Так они продолжали свой путь, но вот который уже раз возвышение, представлявшееся им концом гребня, оказывалось всего лишь выступом, за которым возникал еще один, более внушительных размеров. Давала себя знать усталость, азарт борьбы сменился мрачным ожесточением, когда Хиллари, сам не веря себе и не сразу осознав, что же он видит, постиг, что гребень оборвался и круто снижается, и вдали возникли Северная седловина и Ронгбукский монастырь. Перед восходителями открылся Тибет.
«Первым моим чувством было ощущение огромного облегчения, — писал об этом моменте Хиллари. — Как хорошо, что не нужно больше рубить ступени, траверсировать гребни и что нет больше бесконечных снежных выступов, дразнящих призрачной надеждой на успех.
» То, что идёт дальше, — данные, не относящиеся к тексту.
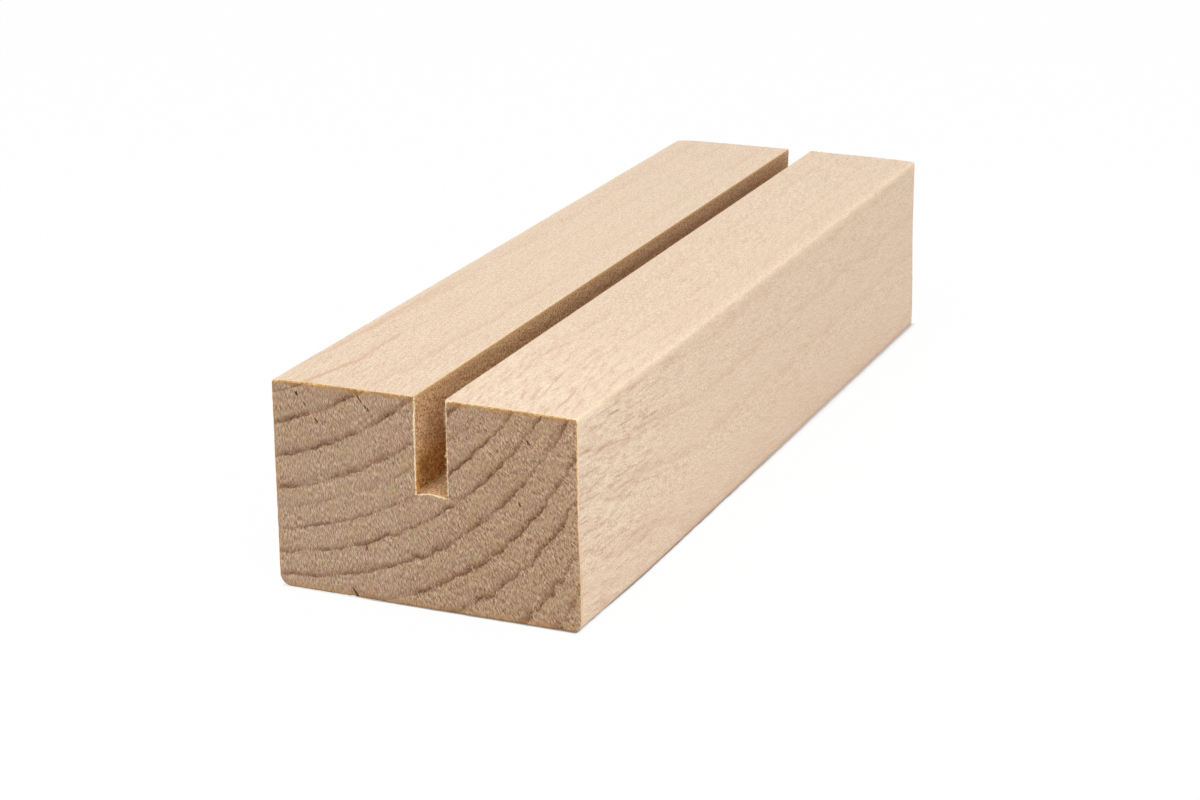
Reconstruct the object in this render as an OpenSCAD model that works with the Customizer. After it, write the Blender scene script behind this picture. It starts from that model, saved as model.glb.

Хиллари обернулся к своему спутнику: ни громоздкий капюшон, ни темные очки и покрытая ледяными сосульками маска не могли скрыть его лицо, озарившееся улыбкой. Они пожали руки. Тенсинг обнял Хиллари. Было 11.30 утра. Хиллари вытащил спрятанный под штормовкой фотоаппарат и сделал снимок, ставший известным всему миру: сын Азии шерп Тенсинг из Дарджилинга на высочайшей из высот Земли с поднятым над головой ледорубом, на котором укреплены флаги Великобритании, Индии, Непала и ООН.
Открывшаяся перед ними панорама и радость победы заставили забыть, что не все еще трудности остались позади. На востоке высился пирамидальный массив еще непокоренного Макалу и, повинуясь инстинкту альпиниста, Хиллари мысленно намечал возможные пути восхождения на эту вершину[90]. Где-то на горизонте темнела за облаками величественная Канченджанга. На задней стороне доминировал Чо-Ойю, знакомый Хиллари еще с 1952 г., еще дальше тянулись ступенями неведомые хребты Непала. Направив вниз объектив, он сфотографировал и уходящий к Тибету Северный гребень с Северной седловиной, славный исторический путь, проложенный восходителями двадцатых и тридцатых годов, но еще ожидающий первопроходителя.